Join the Conversation

  • nazza

    My partner grew up in a family where it would have been completely accepted had she not been heterosexual. As I’ve written about, my family was not supportive at all. At one point, my father said that if I had a boyfriend, he would not be welcome ever. So, if I was seeing a man, I knew I didn’t need to mention it to my parents and that he could never meet them.

    Their behavior when I was beginning to come to terms with who I was made a bad situation worse. It would have been nice to have some support when I was questioning so much about myself and desperate to have firm footing anywhere. One of my father’s good friends had a son who was gay, and the friend’s son was constantly invoked as to the destructive power of homosexuality. As the story goes, the son’s homosexuality created “great problems” for the father and the son refused to do the right thing and completely move away at his father’s request. I personally don’t think the son in question had anything to hide and should have had the right to live anywhere he wanted, regardless of whether it made his father uncomfortable, but I was not free to share that view around my own father.

  • Amanda

    This is a great post, and I totally agree.

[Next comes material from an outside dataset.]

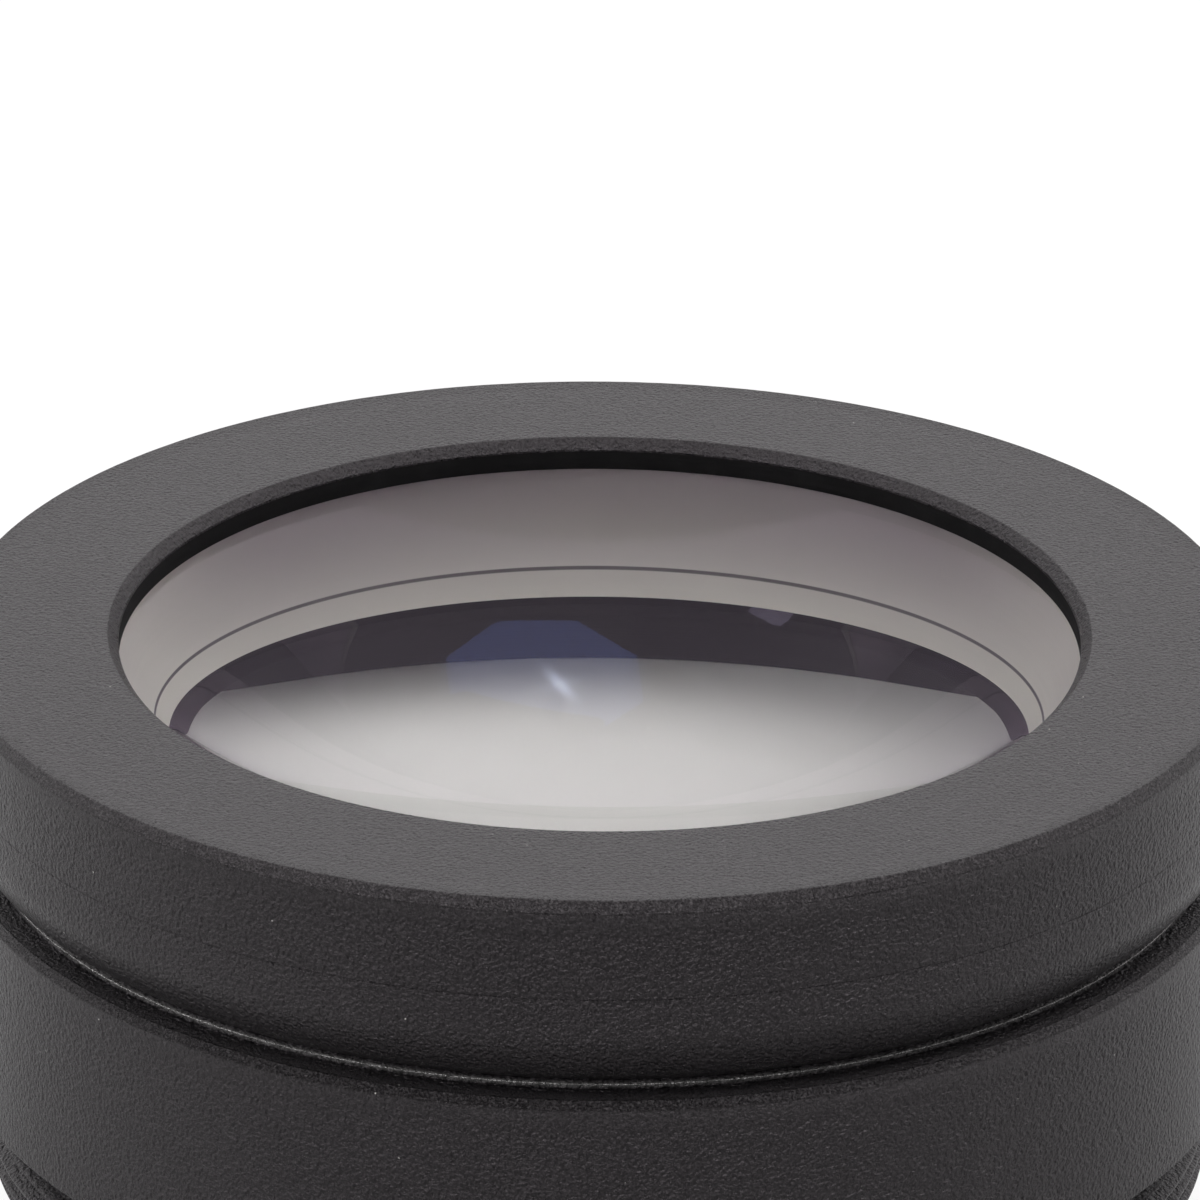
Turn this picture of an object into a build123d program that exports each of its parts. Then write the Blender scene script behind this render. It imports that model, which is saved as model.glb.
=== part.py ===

    Whenever I think about parents who reject their children on the basis of their sexuality, I almost want to cry, because I just can’t imagine a parent not accepting his or her own child on the basis of something so superficial – because I don’t think it matters what gender your child’s new partner (or potential partner) is. It matters if he or she is honest, respectful, kind, and caring, among other things – not what race, ethnicity, class, religion, or gender he or she is.

    I think the issue at hand when parents worry about their child’s partner is that they want to protect their child, which is only natural. However, I think focusing on race, socioeconomic status, or religion is the wrong thing to focus on. Just because a partner has a steady job and makes good money doesn’t make them a good partner. Same goes for any religious or ethnic/racal group. My extended family likes to joke with me about marrying rich, and I know they don’t mean much by it, but it still makes me glad that my mother taught me from a young age to avoid unhealthy/abusive relationships rather than relationships with someone with a small paycheck.

    Parents will always worry about their children, but hopefully they can start to worry more about the right things and less about the inconsequential things. It’s better for everyone involved.

  • Sam

    I agree with the idea that parents should be more supportive of their child’s sexual orientation. I have a family friend who just attempted suicide due to homophobic bullying. Although his parents would have been completely supportive of his sexuality, he chose to not talk to them about it, therefore missing out on a great support system that ultimately could have prevented him from attempting suicide. So many young men and women are bullied every day for being homosexual, and are too scared to tell their families. If parents embraced their child’s sexual orientation rather than shunning it, more and more young men and women would feel comfortable being openly gay. Unfortunately, young adults are resorting to suicide to deal with the bullying, rather than seeking help and support.

  • Shannon Drury

    Total, unconditional acceptance of your child is the most difficult thing about parenting, especially in a consumer culture that feeds us the message that our kids are not only our property, they’re the culmination of our years on earth. It’s very difficult to separate our children from ourselves, as any New York Times trend piece on Upper West Side helicopter parents will tell you. I conformed to my parents’ sexual orientation expectations, but I failed to measure up in other ways and found myself estranged from them. I struggle every day to accept that my children are unique individuals with the right to be themselves, not who I want them to be. I guess this means my daughter is getting that Barbie Princess she wants for Xmas, gawd help me.